A hypothetical $1000 investment in each equity was divided by the current share price to find the number of shares purchased. The shares number was then multiplied by projected annual per share dividend amounts to find the dividend return. Thereafter the analyst mean target price was used to gauge the stock upsides to 2015.

Historic prices and actual dividends paid from $1000 invested in each of the ten highest yielding stocks and the aggregate single share prices of those twenty stocks divided by 2 created the data points for 2014. Projections based on estimated increases in dividend amounts from $1000 invested in the twenty highest yielding stocks and aggregate one year analyst target share prices from Yahoo Finance divided by 2 created the 2015 data points green for price and blue for dividends.

Yahoo projected 1.4% lower dividend from $10K invested in this group while aggregate single share price was projected to increase by 10.6% in the coming year.

The number of analysts contributing to the mean target price estimate for each stock was noted in the next to the last column on the charts. Three to nine analysts was considered optimal for a valid projection estimate. Estimates provided by one analyst were not applied (n/a).

A beta (risk) ranking for each analyst rated stock was provided in the far right column on the above chart. A beta of 1 meant the stock's price would move with the market. Less than 1 showed lower than market movement. Higher than 1 showed greater than market movement. A negative beta number indicated the degree of a stocks movement opposite of market direction.

**Actionable Conclusion (4): Analysts Forecast** **10 Basic Materials Sector** **Dogs** **to Net 18.8% to 47%** **By 2015**

Five of the ten top dividend yielding basic materials dogs were verified as being among the top gainers for the coming year based on analyst 1 year target prices. So this month the dog strategy for basic materials as graded by Wall St. wizards was 50% accurate.

Ten probable profit generating trades revealed by Yahoo Finance into 2015 were:

Enduro Royalty Trust (NYSE:NDRO) netted $469.98, based on dividends plus a mean target price estimate from four analysts less broker fees. The Beta number showed this estimate was subject to volatility 70% less than the market as a whole.

Eagle Rock Energy Partners netted $411.51 based on estimated restored dividends plus mean target price estimate from three analysts less broker fees. The Beta number showed this estimate subject to volatility 20% less than the market as a whole.

LinnCo LLC netted $359.31 based on a mean target price estimate from ten analysts combined with projected annual dividend less broker fees. The Beta number showed this estimate subject to volatility 88% less than the market as a whole.

Atlas Resource Partners netted $288.34 based on estimates from ten analysts plus dividends less broker fees.
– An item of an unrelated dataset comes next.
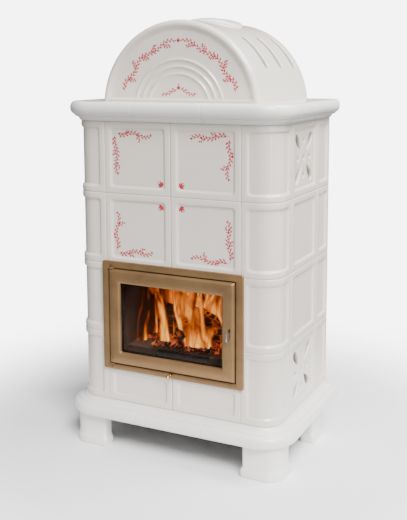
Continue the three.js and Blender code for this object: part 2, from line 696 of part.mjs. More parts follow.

The Beta number showed this estimate subject to volatility 48% less than the market as a whole.

Sandridge Permian Trust netted $288.14 based on estimates from two analysts plus dividends less broker fees. The Beta number showed this estimate subject to volatility 2% greater than the market as a whole.

Seadrill Limited (NYSE:SDRL) netted $262.43, based on dividend plus mean target price estimates from twelve analysts less broker fees. The Beta number showed this estimate subject to volatility 37% greater than the market as a whole.

Linn Energy LLC. (LINE) netted $259.41, based on dividends plus a mean target price estimate by fourteen analysts less broker fees. The Beta number showed this estimate subject to volatility 32% less than the market as a whole.

Mid-Con Energy Partners (NASDAQ:MCEP) netted $232.40 based on a mean target price estimate from eight analysts combined with projected annual dividend less broker fees. The Beta number showed this estimate subject to volatility 60% greater than the market as a whole.

EV Energy Partners L.P. (NASDAQ:EVEP) netted $190.02 based on estimates from nine analysts plus dividends less broker fees. The Beta number showed this estimate subject to volatility 59% less than the market as a whole.

Legacy Reserves L.P. (NASDAQ:LGCY) netted $188.01 based on dividends plus the mean of annual price estimates from eleven analysts less broker fees. The Beta number showed this estimate subject to volatility 5% greater than the market as a whole.

Average net gain in dividend and price was nearly 29.5% on $10k invested as $1k in each of these ten dogs. This gain estimate was subject to average volatility 13% less than the market as a whole.

The stocks listed above were suggested only as decent starting points for your basic materials sector dog dividend stock purchase research process. These were not recommendations.

These gains as reported do not factor-in any tax problems resulting from distributions. Consult your tax advisor regarding the source of "dividends" from any investment.

*Disclaimer:* *This article is for informational and educational purposes only and should not be construed to constitute investment advice. Nothing contained herein shall constitute a solicitation, recommendation or endorsement to buy or sell any security. Prices and returns on equities in this article except as noted are listed without consideration of fees, commissions, taxes, penalties, or interest payable due to purchasing, holding, or selling same.*

**Disclosure: **I am long CSCO, CVX, GE, INTC, MCD, MSFT, PFE, T, VZ. I wrote this article myself, and it expresses my own opinions. I am not receiving compensation for it (other than from Seeking Alpha). I have no business relationship with any company whose stock is mentioned in this article.